The overall impact process is designed during the resource mobilisation stage, while sub-impact processes are designed by partner organisations during their application process. Since the main impact indicators are pre-designed without the understanding of the local people who the funds will be used for, the indicators of what success will look like tend to be globally generic.

But what does success mean in different contexts? How does the same issue look different in different communities? These are the kinds of questions that should guide the impact design and evaluation process, but rarely do.

Challenging the status quo

The lived realities of impact designers and evaluators from high-income countries are different from the lived realities of the communities being supported. The history and trauma that has led to this power imbalance and been carried forward must be reflected upon and examined.

While this should be fundamental to locally led development, we are yet to see this in practice in impact evaluation design and accountability. If grassroots organisations do not meet the standard metrics of evaluation, this is seen as failure, resulting in much-needed resources being cut off.

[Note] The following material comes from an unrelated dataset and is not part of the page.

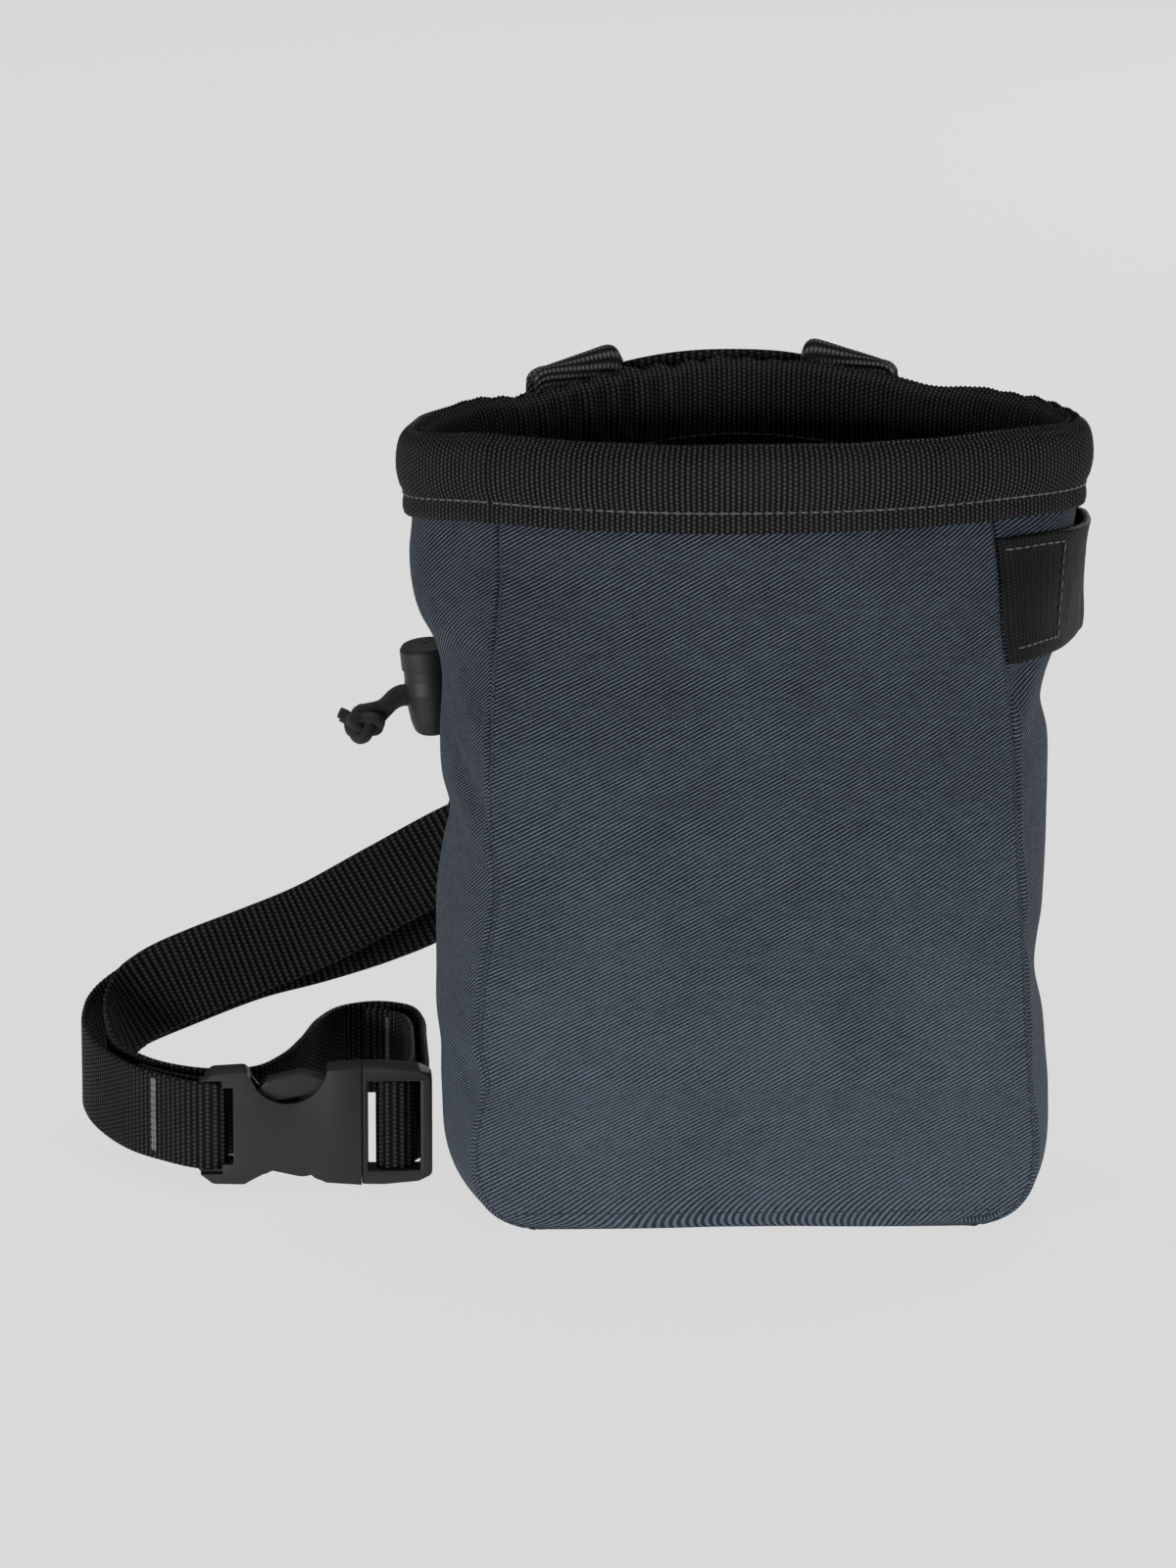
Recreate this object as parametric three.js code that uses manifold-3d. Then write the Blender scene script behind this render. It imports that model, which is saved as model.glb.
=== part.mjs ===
// Climbing chalk bag with its waist belt, in millimetres, +Z up.
// The bag stands on its flat bottom; its front panel faces -Y.
import * as THREE from "three";
import Module from "manifold-3d";

const wasm = await Module();
wasm.setup();

// Bag body
const shellHeight = 161;
const clothThick = 1.5;
const liningThick = 1.2;
const layerGap = 0.5;
const liningGap = 0.9;
const seamGap = 0.3;
const cornerWidth = 15.5;
const cornerHeight = 19;
const cornerRows = 3;
const panelColumns = 10;
const gussetColumns = 7;

// Padded band round the mouth
const bandHeight = 18.5;
const bandFlange = 5;
const padThick = 8.6;

// Webbing
const webWidth = 20;
const webThick = 1.6;
const loopWidth = 21.5;
const loopFoot = 34;
const brushWidth = 25;
const brushTop = shellHeight - 9;
const brushStand = 8.5;
const brushFlare = 0.28;

// Side-release buckle, standing on its long edge
const buckleLeft = -121.8;
const buckleSeam = -85.2;
const buckleRight = -69.4;
const buckleWidth = webWidth + 7.4;
const buckleThick = 9;
const buckleMiddle = buckleWidth / 2;
const buckleY = 3;
const barThick = 3;

// Cord lock
const lockRadius = 5.7;
const barrelHeight = 13.4;
const barrelWall = 1.7;
const plungerCap = 6;
const plungerTravel = 2;
const lockFoot = [-68.8, 22.5, 99.2];
const lockTop = [-70.4, 20.0, 120.4];
const cordAt = 8.6;

// Drawcords
const cordThick = 2.4;
const cordSides = 8;
const knotWidth = 7.6;

// Cross sections of the bag. share: height as a share of shellHeight; left, right: the
// seams of the front panel; leftOut, rightOut: how far the gusset swells past the seam;
// seamY, front: depth of the front seam and how far the panel swells past it;
// backY, back: the same at the back.
const sections = [
  {
    share: 1.0, left: -55.5, right: 53.0, leftOut: 18.0, rightOut: 20.4,
    seamY: -29.5, front: 18, backY: 29, back: 16.5,
  },
  {
    share: 0.955, left: -55.4, right: 53.0, leftOut: 18.0, rightOut: 20.1,
    seamY: -29.6, front: 17.8, backY: 29.1, back: 16.3,
  },
  {
    share: 0.905, left: -55.2, right: 53.8, leftOut: 18.8, rightOut: 17.7,
    seamY: -31.5, front: 15.6, backY: 30.3, back: 14.7,
  },
  {
    share: 0.865, left: -55.6, right: 54.2, leftOut: 18.0, rightOut: 16.4,
    seamY: -34, front: 13, backY: 31.5, back: 13,
  },
  {
    share: 0.82, left: -56.2, right: 54.6, leftOut: 15.8, rightOut: 15.0,
    seamY: -35.5, front: 11.5, backY: 32.5, back: 12,
  },
  {
    share: 0.775, left: -56.8, right: 55.6, leftOut: 11.6, rightOut: 13.2,
    seamY: -36.5, front: 10.5, backY: 33, back: 11,
  },
  {
    share: 0.735, left: -57.2, right: 56.4, leftOut: 9.8, rightOut: 10.0,
    seamY: -37.5, front: 10, backY: 33.5, back: 10.5,
  },
  {
    share: 0.7, left: -57.4, right: 57.0, leftOut: 9.6, rightOut: 8.2,
    seamY: -38.2, front: 9.5, backY: 34, back: 10,
  },
  {
    share: 0.65, left: -57.6, right: 57.6, leftOut: 9.8, rightOut: 9.2,
    seamY: -39, front: 8.8, backY: 34.5, back: 9,
  },
  {
    share: 0.59, left: -58.2, right: 58.0, leftOut: 8.8, rightOut: 9.0,
    seamY: -39.5, front: 8.2, backY: 35, back: 8,
  },
  {
    share: 0.54, left: -57.6, right: 58.4, leftOut: 7.6, rightOut: 8.4,
    seamY: -40, front: 7.6, backY: 35.2, back: 7.5,
  },
  {
    share: 0.49, left: -56.6, right: 58.8, leftOut: 10.2, rightOut: 7.8,
    seamY: -40.3, front: 7, backY: 35.4, back: 7,
  },
  {
    share: 0.43, left: -57.2, right: 59.4, leftOut: 11.0, rightOut: 6.6,
    seamY: -40.6, front: 6.3, backY: 35.6, back: 6.2,
  },
  {
    share: 0.37, left: -58.8, right: 60.0, leftOut: 9.6, rightOut: 4.8,
    seamY: -40.8, front: 5.5, backY: 35.8, back: 5.4,
  },
  {
    share: 0.315, left: -59.8, right: 60.4, leftOut: 8.6, rightOut: 4.2,
    seamY: -41, front: 4.6, backY: 36, back: 4.6,
  },
  {
    share: 0.26, left: -60.2, right: 61.0, leftOut: 8.2, rightOut: 5.2,
    seamY: -41, front: 3.7, backY: 36.2, back: 3.8,
  },
  {
    share: 0.205, left: -58.6, right: 61.6, leftOut: 8.8, rightOut: 5.4,
    seamY: -40.8, front: 2.8, backY: 36.4, back: 3,
  },
  {
    share: 0.165, left: -60.2, right: 62.2, leftOut: 7.2, rightOut: 5.4,
    seamY: -40.8, front: 2.2, backY: 36.6, back: 2.4,
  },
  {
    share: 0.118, left: -61.5, right: 62.8, leftOut: 5.6, rightOut: 5.0,
    seamY: -40.6, front: 1.6, backY: 36.8, back: 1.8,
  },
];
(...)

Join our Practice for locally led development working group!

Bond’s Practice for locally led development group is a community of practice which supports INGOs to enable locally led development. This group is open to all Bond members, providing a learning space to explore live questions as our organisations face them.

Join the group

Valuing qualitative data

There is a critical need for data-driven decision-making, but data can be qualitative as well as quantitative and process design must explore both types of data. Behind each statistic is a human life with complex, overlapping identities. While an aspect of someone’s identity may be a focus area or a social issue for a donor, it is a lived reality for that person and can’t always be captured quantitatively. There are successful evidence-based approaches that work in monitoring and impact evaluation. Intersectional feminist movements have been using them and are driving sustainable impact.

So, how do we work towards equitable impact?

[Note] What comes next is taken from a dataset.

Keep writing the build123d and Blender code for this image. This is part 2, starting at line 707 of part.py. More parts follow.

  • Use a participative approach, integrated at the design stage of the grant or resource mobilisation.
  • Donors should establish a measurement of impact by co-designing processes with potential or past grantees, experts, and the communities the intended resources are for.
  • Impact evaluation must be a two-way street, from bottom up and top down, meeting in the middle.
  • From the teams designing the evaluation framework to those facilitating the process, members must be diverse and from the local context.

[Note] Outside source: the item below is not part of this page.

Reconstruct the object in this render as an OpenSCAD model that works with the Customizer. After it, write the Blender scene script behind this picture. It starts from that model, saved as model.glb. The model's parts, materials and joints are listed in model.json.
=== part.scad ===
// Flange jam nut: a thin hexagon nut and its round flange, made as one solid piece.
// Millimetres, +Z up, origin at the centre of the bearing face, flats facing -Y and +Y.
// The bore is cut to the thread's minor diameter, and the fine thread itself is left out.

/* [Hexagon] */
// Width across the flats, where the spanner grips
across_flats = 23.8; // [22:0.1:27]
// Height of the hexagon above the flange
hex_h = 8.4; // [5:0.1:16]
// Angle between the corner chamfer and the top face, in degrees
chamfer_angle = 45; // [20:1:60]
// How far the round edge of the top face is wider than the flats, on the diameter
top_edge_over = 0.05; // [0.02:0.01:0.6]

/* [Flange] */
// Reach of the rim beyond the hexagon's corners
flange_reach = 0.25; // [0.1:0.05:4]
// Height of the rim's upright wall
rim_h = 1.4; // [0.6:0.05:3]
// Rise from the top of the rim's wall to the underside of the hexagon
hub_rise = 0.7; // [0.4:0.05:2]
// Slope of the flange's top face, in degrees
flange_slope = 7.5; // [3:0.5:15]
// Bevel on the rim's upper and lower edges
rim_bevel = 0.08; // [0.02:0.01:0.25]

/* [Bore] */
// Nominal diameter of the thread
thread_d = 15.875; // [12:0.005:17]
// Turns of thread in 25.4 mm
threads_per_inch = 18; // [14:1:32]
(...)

The above steps should be integrated during the programme design process, where the team uses reflective questions during the donor organisation’s strategy review, such as those we will be using in Bond’s upcoming Action Learning Sets.

Bond’s Action Learning Sets

Using the Bond guide: Becoming locally led as an anti-racist practice as a basis for discussion, Bond will be leading Action Learning Sets (ALS) to provide a space for Bond members to explore how they are shifting mindsets and practices to become more locally led within their organisations.

Bond’s Action Learning Sets will serve as a guiding charter to re-think the current resource mobilisation process and come with a user-friendly and practical outline. As such, they act as a catalyst for locally led development. The ALS will be a space where members can share the challenges that they are grappling with, achievements and progress that they are making, learnings from shifting practice and importantly, they will provide a support network to collaboratively navigate our functional and organisational next steps.

The first two ALS will start in the autumn and will focus on Programmes and Partnerships and Funding and Relationships with funding partners. If you are interested in finding out more, join our Practice for locally led development working group.

A decolonising culture

Culture eats strategy for breakfast. To have a decolonised strategy of what impact is can help to induce a decolonising organisational culture. This is also made possible through the recruitment process, which must be inclusive and accessible.

There is a critical need for a global framework for decolonising impact evaluation. Current schools of thought on M&E must include learnings from locally led development. If not, the M&E space will continue to be colonial.